Cybersecurity competitions have helped the competitors find their place in the working world too, as Kyle Sferrazza — who graduated in May with a master’s degree in cybersecurity and who captained the CCDC team — can attest.
“I want to make an impact in the cybersecurity industry and doing all of these different kinds of competitions is helping me learn what kinds of things I like, the kinds of things that I don’t like, and the kinds of things that I’m good at,” Sferrazza said. “[Hack the Port] was the first competition where I went somewhere and hacked into stuff and I really enjoyed it … I’d like to continue to pursue the Red Team-ing side.”
For Kantrowitz, who works in a security analyst position that began as a co-op at health tech company Hologic, the impact is even more direct. She describes a cybersecurity competition like CCDC as jamming the entirety of her job into one day, so when problems come up in her work — for instance, when a crypto miner camped out on one of the company’s servers — she can use solutions she learned at CCDC nearly verbatim.
“One of the things we do in CCDC is, we have a generalized incident response plan where we check common areas where people might have gotten into our systems,” Kantrowitz said. “I ran through the same exact checklist at work and was able to find the issue, patch it, and fix all of our systems.”

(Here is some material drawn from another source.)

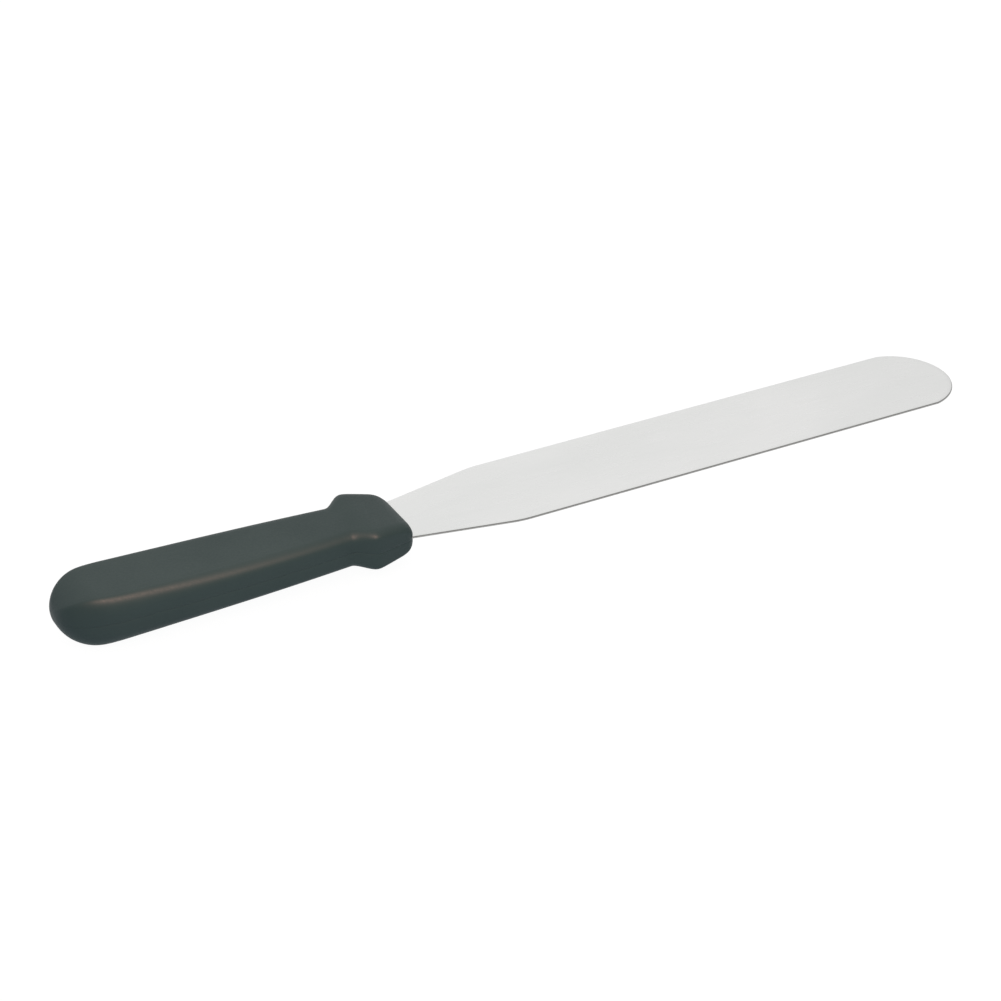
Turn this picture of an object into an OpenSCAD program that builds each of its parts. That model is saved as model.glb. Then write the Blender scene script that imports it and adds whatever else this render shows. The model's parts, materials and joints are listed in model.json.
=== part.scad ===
// Straight baker's spatula: a flat stainless blade whose tang is moulded into a plastic handle.
// +X runs along the spatula towards the blade's tip, +Y across it, +Z up.
// The origin is the centre of the footprint, on the surface that the spatula lies on.

/* [Blade] */
// Length of the blade in front of the handle
blade_l = 204; // [150:1:260]
// Width between the parallel sides
blade_w = 36; // [32:1:44]
// Thickness of the blade, ground down from the sheet on both faces
blade_t = 0.9; // [0.7:0.1:1]
// Width of the root where it leaves the handle
root_w = 22.4; // [20:0.2:22.8]
// Length of the flare from the root to the full width
flare_l = 33.3; // [28:0.1:60]
// Radius that softens the corner at the end of the flare
flare_r = 30; // [10:5:50]
// How much the tip's radius exceeds half the width, which leaves two faint corners
tip_extra_r = 0.5; // [0:0.1:3]

/* [Tang] */
// Length of the tang inside the handle
tang_l = 92; // [80:1:98]
// Width of the tang
tang_w = 14; // [12:0.5:16]
// Thickness of the tang, which is that of the sheet
tang_t = 1.1; // [1.1:0.1:1.5]
// Depth behind the handle's front at which the root steps in to the tang
shoulder_depth = 2.5; // [2:0.5:5]
// Diameter of the holes that the plastic flows through
lock_hole_d = 6; // [4:0.5:7]
// Number of those holes
lock_holes = 3; // [1:1:3]
// Distance from one hole to the next
lock_hole_pitch = 26; // [20:1:28]

/* [Handle plan] */
// Length of the handle
handle_l = 112.4; // [108:0.2:130]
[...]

The team doesn’t do it just to nab better jobs, though; from their passionate discussion of the sport to the friendly, welcoming community they’ve worked to build, it’s evident that this is a labor of love. That doesn’t mean it’s easy, but to Giese, it’s all worth it when a tricky problem finally falls into place.
“You have planned in your head what you want to do days before, and then you do it on that day and something doesn’t work. And then it takes you a while, but you finally manage to succeed, it works, and you get the points — it’s a huge kick,” Giese said. “It’s just amazing.”